Records to use:
--------------------
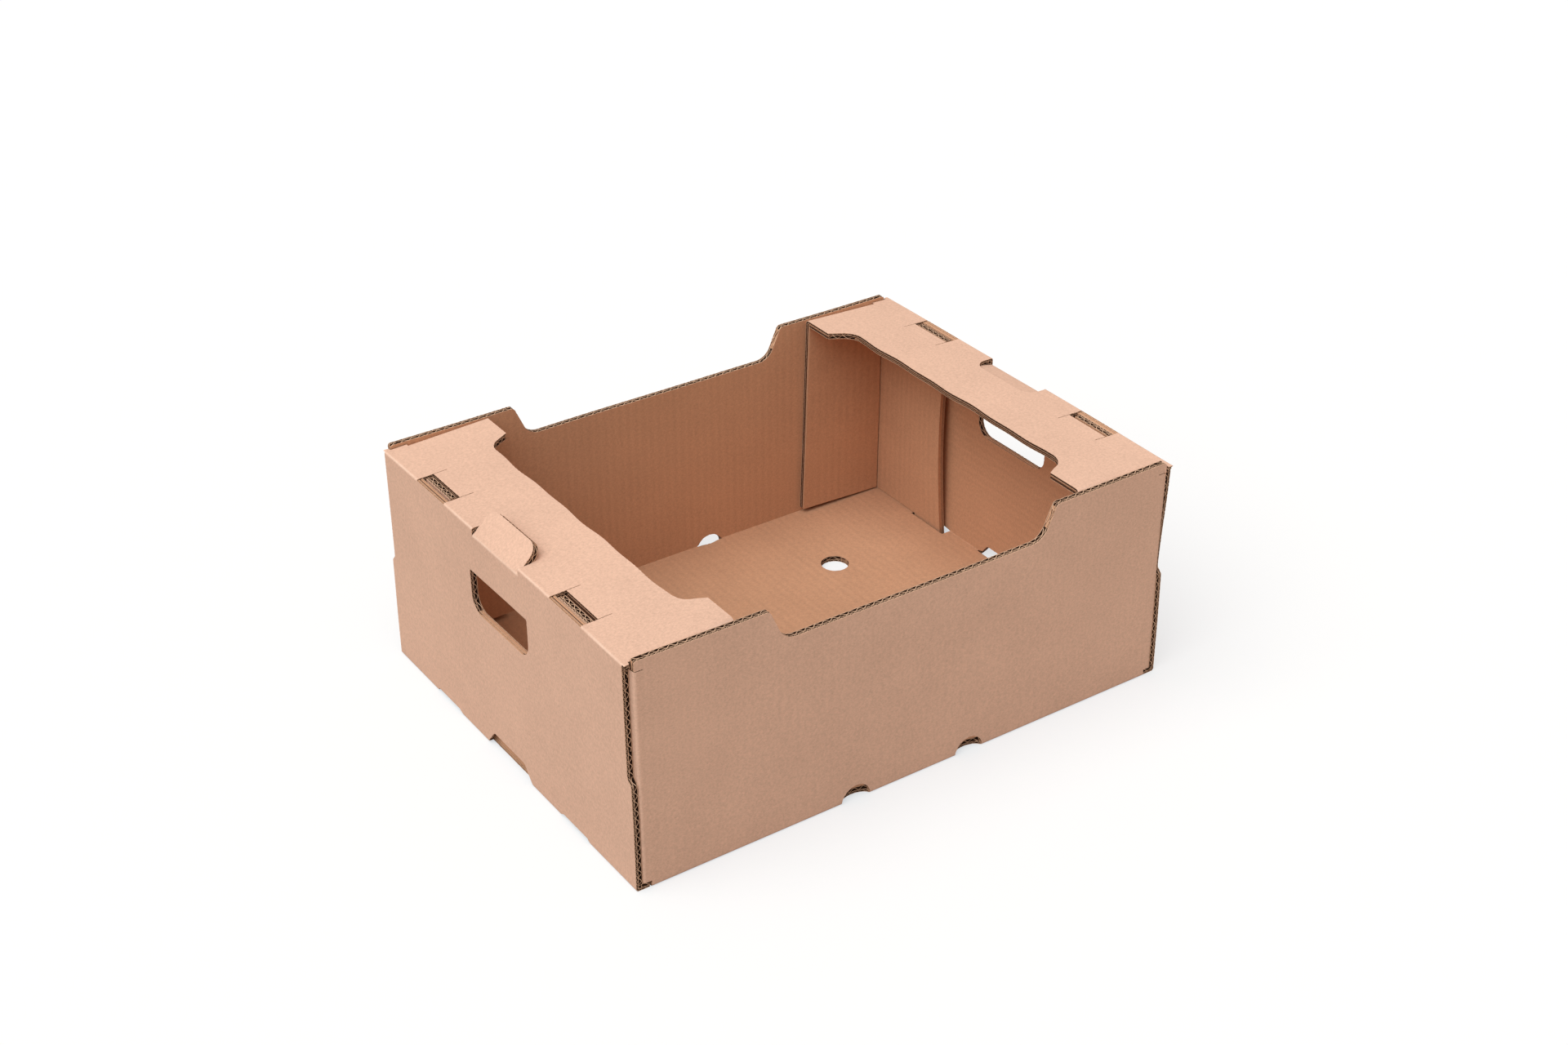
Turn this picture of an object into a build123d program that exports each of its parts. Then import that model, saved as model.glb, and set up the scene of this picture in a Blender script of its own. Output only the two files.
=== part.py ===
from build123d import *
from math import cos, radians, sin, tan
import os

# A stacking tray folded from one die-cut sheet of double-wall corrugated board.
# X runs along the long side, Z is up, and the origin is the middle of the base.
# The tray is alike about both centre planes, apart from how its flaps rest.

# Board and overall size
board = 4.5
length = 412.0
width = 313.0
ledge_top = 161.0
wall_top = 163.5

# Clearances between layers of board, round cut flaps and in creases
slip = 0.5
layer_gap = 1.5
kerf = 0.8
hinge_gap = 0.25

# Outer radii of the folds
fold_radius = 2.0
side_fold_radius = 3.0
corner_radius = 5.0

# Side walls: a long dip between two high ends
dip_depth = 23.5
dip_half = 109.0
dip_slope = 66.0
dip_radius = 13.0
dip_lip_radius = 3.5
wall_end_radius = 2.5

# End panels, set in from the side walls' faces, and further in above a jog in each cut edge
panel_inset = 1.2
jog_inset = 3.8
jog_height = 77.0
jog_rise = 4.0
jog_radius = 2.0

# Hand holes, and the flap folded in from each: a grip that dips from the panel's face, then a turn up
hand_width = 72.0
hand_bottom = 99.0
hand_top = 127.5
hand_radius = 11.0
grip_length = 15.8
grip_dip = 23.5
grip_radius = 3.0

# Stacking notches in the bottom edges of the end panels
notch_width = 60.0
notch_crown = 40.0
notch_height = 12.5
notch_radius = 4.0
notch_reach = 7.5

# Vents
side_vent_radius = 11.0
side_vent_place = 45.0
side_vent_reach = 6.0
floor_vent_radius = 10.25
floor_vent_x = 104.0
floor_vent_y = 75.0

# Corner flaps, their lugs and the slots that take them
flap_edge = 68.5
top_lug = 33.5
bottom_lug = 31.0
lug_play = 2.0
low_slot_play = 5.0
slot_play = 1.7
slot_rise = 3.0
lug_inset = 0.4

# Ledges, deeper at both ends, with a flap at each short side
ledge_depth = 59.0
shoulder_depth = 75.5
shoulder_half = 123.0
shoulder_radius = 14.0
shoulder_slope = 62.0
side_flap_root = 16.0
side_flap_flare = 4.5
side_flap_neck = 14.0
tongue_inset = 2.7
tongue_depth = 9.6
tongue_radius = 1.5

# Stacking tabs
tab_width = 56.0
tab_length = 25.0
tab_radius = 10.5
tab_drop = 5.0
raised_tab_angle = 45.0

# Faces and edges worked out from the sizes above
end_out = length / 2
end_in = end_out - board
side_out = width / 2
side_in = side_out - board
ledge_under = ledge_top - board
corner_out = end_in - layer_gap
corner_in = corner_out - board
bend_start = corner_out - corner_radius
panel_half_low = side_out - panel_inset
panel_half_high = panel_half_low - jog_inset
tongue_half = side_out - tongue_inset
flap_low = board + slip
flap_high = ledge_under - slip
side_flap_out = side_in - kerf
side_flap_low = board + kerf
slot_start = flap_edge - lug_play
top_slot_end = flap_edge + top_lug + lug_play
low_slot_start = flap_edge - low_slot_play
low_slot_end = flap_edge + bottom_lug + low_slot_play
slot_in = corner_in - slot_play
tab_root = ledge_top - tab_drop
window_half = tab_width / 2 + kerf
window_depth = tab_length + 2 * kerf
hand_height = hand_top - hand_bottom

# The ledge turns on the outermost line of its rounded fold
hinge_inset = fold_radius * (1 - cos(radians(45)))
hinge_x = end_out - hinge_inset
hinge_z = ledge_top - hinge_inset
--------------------
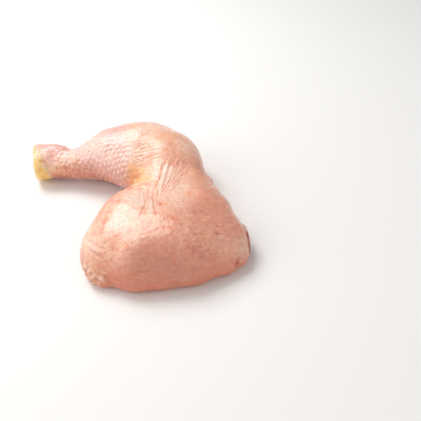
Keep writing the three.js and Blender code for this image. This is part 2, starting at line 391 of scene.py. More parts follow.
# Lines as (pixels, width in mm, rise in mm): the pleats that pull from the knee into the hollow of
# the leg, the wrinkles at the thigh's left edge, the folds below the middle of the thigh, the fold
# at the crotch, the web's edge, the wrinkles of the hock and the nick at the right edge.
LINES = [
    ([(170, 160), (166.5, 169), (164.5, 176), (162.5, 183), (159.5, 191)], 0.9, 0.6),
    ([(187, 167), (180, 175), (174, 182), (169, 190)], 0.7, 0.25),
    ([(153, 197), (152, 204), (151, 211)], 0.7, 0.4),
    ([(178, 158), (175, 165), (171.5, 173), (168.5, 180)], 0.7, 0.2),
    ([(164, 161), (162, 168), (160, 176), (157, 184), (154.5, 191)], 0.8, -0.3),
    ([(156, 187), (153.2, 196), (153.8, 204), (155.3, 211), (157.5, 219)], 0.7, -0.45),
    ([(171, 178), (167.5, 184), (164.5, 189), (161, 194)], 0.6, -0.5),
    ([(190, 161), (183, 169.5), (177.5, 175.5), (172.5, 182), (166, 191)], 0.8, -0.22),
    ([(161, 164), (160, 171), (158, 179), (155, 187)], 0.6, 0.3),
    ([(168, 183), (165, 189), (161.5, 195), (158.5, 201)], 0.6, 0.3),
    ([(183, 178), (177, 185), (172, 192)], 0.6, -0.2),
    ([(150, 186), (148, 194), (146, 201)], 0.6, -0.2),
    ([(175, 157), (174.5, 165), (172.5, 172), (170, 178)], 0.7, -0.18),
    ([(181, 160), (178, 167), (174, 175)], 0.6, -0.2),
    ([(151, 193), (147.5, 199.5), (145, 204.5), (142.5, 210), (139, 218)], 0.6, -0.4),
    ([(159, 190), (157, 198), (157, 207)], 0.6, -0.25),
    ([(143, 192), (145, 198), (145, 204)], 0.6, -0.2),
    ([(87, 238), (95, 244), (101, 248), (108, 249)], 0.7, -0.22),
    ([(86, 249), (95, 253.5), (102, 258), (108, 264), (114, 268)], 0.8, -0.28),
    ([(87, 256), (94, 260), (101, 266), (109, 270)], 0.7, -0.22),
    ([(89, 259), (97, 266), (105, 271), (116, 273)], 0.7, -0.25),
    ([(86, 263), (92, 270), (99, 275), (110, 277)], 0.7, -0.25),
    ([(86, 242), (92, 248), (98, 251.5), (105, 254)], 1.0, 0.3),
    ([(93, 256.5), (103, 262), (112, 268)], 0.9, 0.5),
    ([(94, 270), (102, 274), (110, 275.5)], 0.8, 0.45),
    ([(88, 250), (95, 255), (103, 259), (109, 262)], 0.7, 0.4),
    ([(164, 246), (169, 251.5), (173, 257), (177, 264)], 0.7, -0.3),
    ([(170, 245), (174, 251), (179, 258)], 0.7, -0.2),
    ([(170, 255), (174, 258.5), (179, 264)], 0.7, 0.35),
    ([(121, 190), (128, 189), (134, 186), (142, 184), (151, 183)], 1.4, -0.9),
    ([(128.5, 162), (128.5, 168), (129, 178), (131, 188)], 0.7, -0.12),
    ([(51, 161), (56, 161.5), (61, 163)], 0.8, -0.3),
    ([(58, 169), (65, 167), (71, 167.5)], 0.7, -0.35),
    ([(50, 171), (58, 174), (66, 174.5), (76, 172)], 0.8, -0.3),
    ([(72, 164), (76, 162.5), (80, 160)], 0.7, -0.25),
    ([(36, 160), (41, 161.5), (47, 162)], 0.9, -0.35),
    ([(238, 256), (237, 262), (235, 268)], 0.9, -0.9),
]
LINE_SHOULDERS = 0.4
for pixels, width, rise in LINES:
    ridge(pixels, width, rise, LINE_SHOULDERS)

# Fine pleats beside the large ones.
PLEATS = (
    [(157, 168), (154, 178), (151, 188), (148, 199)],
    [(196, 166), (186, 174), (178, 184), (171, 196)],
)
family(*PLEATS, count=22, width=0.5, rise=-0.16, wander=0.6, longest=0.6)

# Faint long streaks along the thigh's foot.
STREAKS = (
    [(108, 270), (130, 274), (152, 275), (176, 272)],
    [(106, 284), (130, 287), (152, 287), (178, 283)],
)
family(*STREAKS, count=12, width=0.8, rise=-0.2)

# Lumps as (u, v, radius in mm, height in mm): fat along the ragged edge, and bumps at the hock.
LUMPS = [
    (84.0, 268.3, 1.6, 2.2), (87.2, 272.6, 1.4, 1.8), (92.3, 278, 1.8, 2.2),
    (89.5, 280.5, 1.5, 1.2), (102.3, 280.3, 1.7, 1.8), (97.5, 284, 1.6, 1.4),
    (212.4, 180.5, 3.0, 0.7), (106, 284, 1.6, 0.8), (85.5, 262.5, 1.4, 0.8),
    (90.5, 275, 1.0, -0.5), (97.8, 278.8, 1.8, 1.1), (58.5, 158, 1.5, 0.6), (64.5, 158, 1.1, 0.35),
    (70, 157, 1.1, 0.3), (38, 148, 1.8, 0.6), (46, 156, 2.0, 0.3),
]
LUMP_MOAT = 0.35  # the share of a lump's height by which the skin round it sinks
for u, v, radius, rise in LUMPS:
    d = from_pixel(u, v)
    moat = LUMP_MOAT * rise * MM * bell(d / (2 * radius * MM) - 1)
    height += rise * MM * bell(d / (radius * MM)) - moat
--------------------
What to do:
Using the entries above, extract exactly the span from the line with "Turn this picture" to the line with "wall_top = 163.5", both lines included; leave out everything else.

Task solution:
Turn this picture of an object into a build123d program that exports each of its parts. Then import that model, saved as model.glb, and set up the scene of this picture in a Blender script of its own. Output only the two files.
=== part.py ===
from build123d import *
from math import cos, radians, sin, tan
import os

# A stacking tray folded from one die-cut sheet of double-wall corrugated board.
# X runs along the long side, Z is up, and the origin is the middle of the base.
# The tray is alike about both centre planes, apart from how its flaps rest.

# Board and overall size
board = 4.5
length = 412.0
width = 313.0
ledge_top = 161.0
wall_top = 163.5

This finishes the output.